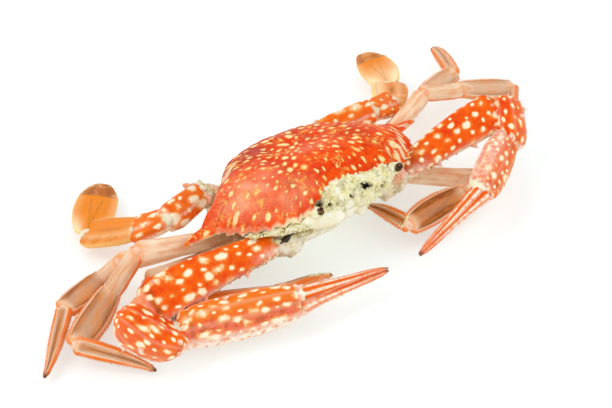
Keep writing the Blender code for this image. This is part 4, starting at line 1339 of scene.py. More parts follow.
def build_swim_leg(tag):
    """One back leg: spotted merus and carpus, broad amber propodus and paddle."""
    segments = limb_segments(tag, "leg5")
    seed = 100 if tag == "R" else 120
    for k, name in enumerate(NAMES["leg5"]):
        form = Form()
        segment = segments[name]
        flat_piece = name in ("propodus", "paddle")

        def relief(along, across, top, points, name=name, flat_piece=flat_piece):
            away = abs(across)
            rim = 0.35 * hill(away, 0.9, 0.08) if flat_piece else 0.5 * hill(away, 0.85, 0.12)
            fold = 0.0
            if name == "paddle":
                fold = 0.3 * hill(along, 0.72, 0.018) + 0.2 * hill(across, 0.0, 0.05)
                fold = fold * ease(0.0, 0.1, along)
            elif name == "propodus":
                fold = -0.6 * ease(0.7, 0.3, away) * ease(0.1, 0.3, along)
                fold = fold + 0.5 * hill(across, 0.25, 0.08)
            else:
                fold = 0.4 * hill(across, 0.1, 0.12) - 0.5 * hill(along, 0.88, 0.03)
            return rim + fold + 0.14 * crumble(points, 3.4, seed)

        def shade(along, across, top, name=name):
            away = abs(across)
            if name == "paddle":
                end_part = ease(0.70, 0.76, along)
                veins = hill(across - 0.5 * (along - 0.1), 0.0, 0.04) + hill(
                    across + 0.5 * (along - 0.1), 0.0, 0.04)
                return {"edge": ease(0.88, 0.98, away) * 0.8 + 0.5 * ease(0.96, 1.0, along),
                        "brown": end_part * (0.85 if tag == "R" else 0.6),
                        "pale": np.clip(0.85 * ease(0.42, 0.02, along) * ease(0.1, 0.8, away)
                                        + 0.25 * ease(0.5, 0.9, away)
                                        + (0.5 * ease(0.7, 0.2, along) if tag == "L" else 0), 0, 1),
                        "dark": np.clip(0.8 * hill(along, 0.725, 0.012) + 0.5 * end_part
                                        * hill(away, 0.55, 0.2)
                                        + 0.4 * veins * ease(0.7, 0.6, along)
                                        * ease(0.02, 0.15, along), 0, 1)}
            if name == "propodus":
                hole = hill(across, 0.1, 0.13) * hill(along, 0.5, 0.2)
                return {"edge": ease(0.80, 0.94, -across) + 0.6 * ease(0.88, 0.98, across),
                        "pale": np.clip(0.35 * hill(across, 0.5, 0.2) + 0.7 * hill(along, 0.0, 0.08)
                                        + (0.7 * ease(0.0, -0.6, across) if tag == "L" else 0), 0, 1),
                        "brown": 0.25 * ease(0.2, 0.6, across),
                        "dark": (0.95 if tag == "L" else 0.45) * hole + 0.5 * hill(across, -0.74, 0.03)}
            streak = hill(across, 0.35, 0.12) * ease(0.2, 0.5, along) * ease(1.0, 0.8, along)
            return {"pale": np.clip(ease(-0.2, -0.7, top) + 0.6 * ease(0.3, 0.8, across)
                                    * ease(0.3, -0.3, top) + 0.5 * streak, 0, 1),
                    "edge": 0.5 * hill(along, 0.98, 0.03) + 0.3 * hill(along, 0.02, 0.04),
                    "knee": 0.5 if name == "merus" else 0.85}

        spots = {"merus": {"spacing": 4.3, "sizes": (0.8, 2.9), "stretch": 1.7},
                 "carpus": {"spacing": 3.9, "sizes": (0.5, 1.5), "stretch": 2.4}}.get(name)
        after = 0.0 if name == "paddle" else 1.3
        tube(form, segment.at(0.0) - segment.axis * 1.3, segment.axis, segment.length + 1.3 + after,
             segment.broad, segment.thin,
             LEAF_PADDLE if (tag, name) == ("L", "paddle") else SWIM_SHAPES[name], relief=relief, shade=shade,
             seed=seed + k, caps=(0.06, 0.05), rows=88, columns=72,
             power=1.0 if flat_piece else 0.76, spots=spots)
        if flat_piece:
            material = once("amber_paddle", paddle_finish)
        else:
            material = once("spotted_claw", claw_finish)
        finish_piece(form, f"leg5_{tag}_{name}_look", material, [segment.node])
    skin = Form()
    for before, after in zip(NAMES["leg5"], NAMES["leg5"][1:]):
        size = (3.2, 3.8, 3.0) if after != "paddle" else (2.2, 3.6, 1.7)
        joint_skin(skin, segments[after].start, segments[before].axis, segments[after].axis, size,
                   seed, crevice=0.3)
    coxa_skin(skin, segments["coxa"], 2.0, (9.6, 9.0), seed, 0.25)
    merus = segments["merus"]
    for k in range(10):
        around = TURN * k / 10.0
        way = merus.broad * math.cos(around) + merus.thin * math.sin(around)
        blob(skin, merus.at(-0.03 + 0.05 * (k % 2)) + way * 3.7,
             (unit(way + 0.5 * merus.axis), merus.axis, np.cross(way, merus.axis)),
             (2.4 + 0.4 * (k % 3), 1.5, 2.3), 0.45, seed + 20 + k, rows=16, columns=20,
             crevice=0.15 + 0.2 * (k % 3), knee=0.5 if k % 4 == 1 else 0.0)
    for k in range(7):
        share = 0.15 + 0.13 * k
        place = segments["coxa"][0] * (1 - share) + segments["coxa"][1] * share
        ruffle = unit(np.array((0.3 * math.sin(5.0 * k), 0.4, 1.0)))
        blob(skin, place + BODY.up * (2.0 + 0.9 * math.sin(3.0 * k)) - BODY.forward * 2.2,
             (ruffle, BODY.side, np.cross(ruffle, BODY.side)), (3.9, 0.9, 2.4), 0.45, seed + k,
             rows=18, columns=24, crevice=0.25 + 0.1 * (k % 3))
    finish_piece(skin, f"leg5_{tag}_skins", once("cream_shell", cream_finish),
                 [f"leg5_{tag}_coxa"])


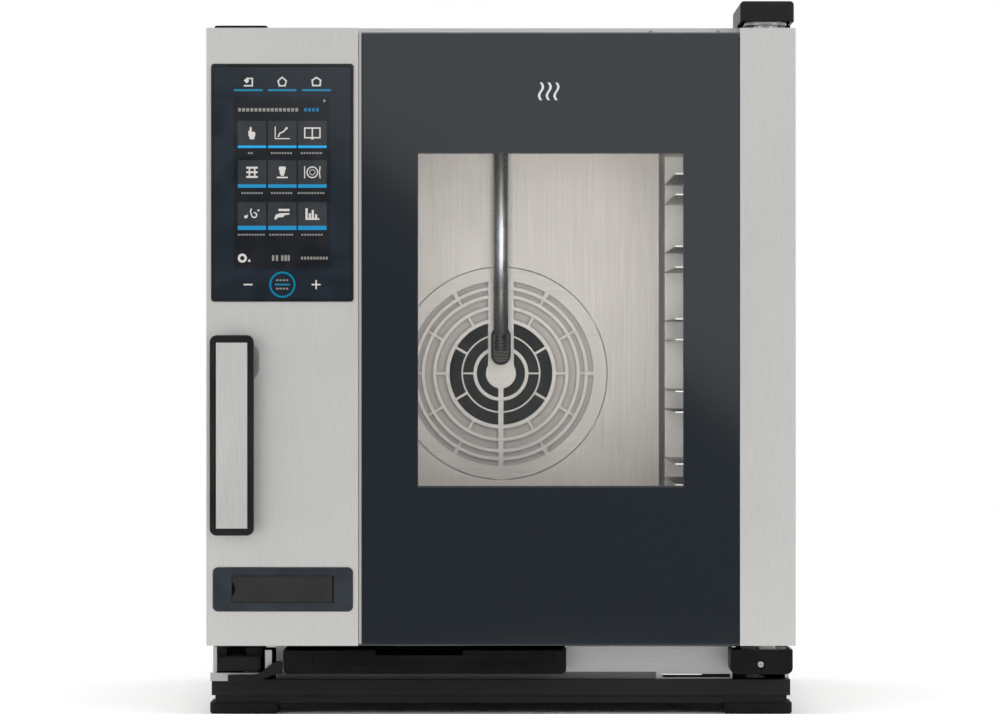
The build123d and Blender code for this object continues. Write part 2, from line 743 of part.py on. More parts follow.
with BuildPart() as cavity_drain:
    rod((0, drain_y, drain_z), (0, drain_y, cavity_bottom), drain_radius)
    rod((0, drain_y, drain_z), (0, spigot_foot, drain_z), drain_radius - neck)
    rod((0, spigot_foot, drain_z), (0, spigot_y, drain_z), drain_radius)
    rod((0, drain_y, cavity_bottom), (0, drain_y, cavity_bottom + 1.5), 26)
    rod((0, drain_y, drain_z), (0, drain_y, cavity_bottom - 2), drain_inside, mode=Mode.SUBTRACT)
    rod((0, drain_y, drain_z), (0, spigot_y + 1, drain_z), drain_inside, mode=Mode.SUBTRACT)
    with Locations((0, drain_y, cavity_bottom - 2)):
        with PolarLocations(8, 8):
            Cylinder(2.2, 20, mode=Mode.SUBTRACT)
save(cavity_drain, "cavity_drain")

damper_radius = exhaust_radius - exhaust_wall - loose_gap
damper_arm = exhaust_radius + 9
spindle_radius = 2.0

with BuildPart() as exhaust_pipe:
    rod((exhaust_x, liner_back - sheet, exhaust_z), (exhaust_x, spigot_foot, exhaust_z),
        exhaust_radius - neck)
    rod((exhaust_x, spigot_foot, exhaust_z), (exhaust_x, spigot_y, exhaust_z), exhaust_radius)
    rod((exhaust_x, liner_back - 2 * sheet, exhaust_z), (exhaust_x, spigot_y + 1, exhaust_z),
        exhaust_radius - exhaust_wall, mode=Mode.SUBTRACT)
    rod((exhaust_x - 30, damper_y, exhaust_z), (exhaust_x + 30, damper_y, exhaust_z),
        spindle_radius + running_gap, mode=Mode.SUBTRACT)
save(exhaust_pipe, "exhaust_pipe")

with BuildPart() as exhaust_damper:
    rod((exhaust_x, damper_y - 0.75, exhaust_z), (exhaust_x, damper_y + 0.75, exhaust_z), damper_radius)
    rod((exhaust_x - exhaust_radius - 3, damper_y, exhaust_z), (exhaust_x + damper_arm, damper_y, exhaust_z),
        spindle_radius)
save(exhaust_damper, "exhaust_damper")

with BuildPart() as damper_motor:
    actuator_x = (exhaust_x + exhaust_radius + 3, exhaust_x + exhaust_radius + 31)
    block(actuator_x, (damper_y - 16, damper_y + 16), (exhaust_z - 20, exhaust_z + 12))
    block(actuator_x, (damper_y + 16, panel_inside), (exhaust_z - 20, exhaust_z - 17))
    rod((actuator_x[0] - 1, damper_y, exhaust_z), (actuator_x[0] + 8, damper_y, exhaust_z),
        spindle_radius + running_gap, mode=Mode.SUBTRACT)
    fillet(damper_motor.edges().filter_by(Axis.X).group_by(Axis.Z)[-1], 4)
save(damper_motor, "damper_motor")

board_thickness = 1.6
board_x = -(cabinet_half - sheet - 12)
board_y = (cabinet_front + 120, cabinet_front + 290)
board_z = (fan_z - 90, fan_z + 110)

with BuildPart() as power_board:
    block((board_x - board_thickness, board_x), board_y, board_z)
    for row in range(3):
        y = board_y[0] + 28 + row * 52
        block((board_x, board_x + 18), (y, y + 28), (board_z[0] + 14, board_z[0] + 44))
        rod((board_x, y + 12, board_z[0] + 90), (board_x + 24, y + 12, board_z[0] + 90), 11)
        block((board_x, board_x + 14), (y, y + 20), (board_z[1] - 40, board_z[1] - 14))
    for y in (board_y[0] + 8, board_y[1] - 8):
        for z in (board_z[0] + 8, board_z[1] - 8):
            rod((-cabinet_half + sheet, y, z), (board_x, y, z), 3)
save(power_board, "power_board")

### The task
What is the number of lines in the data holding the word "parts"? Reply with that number only.

### Solution to this problem
2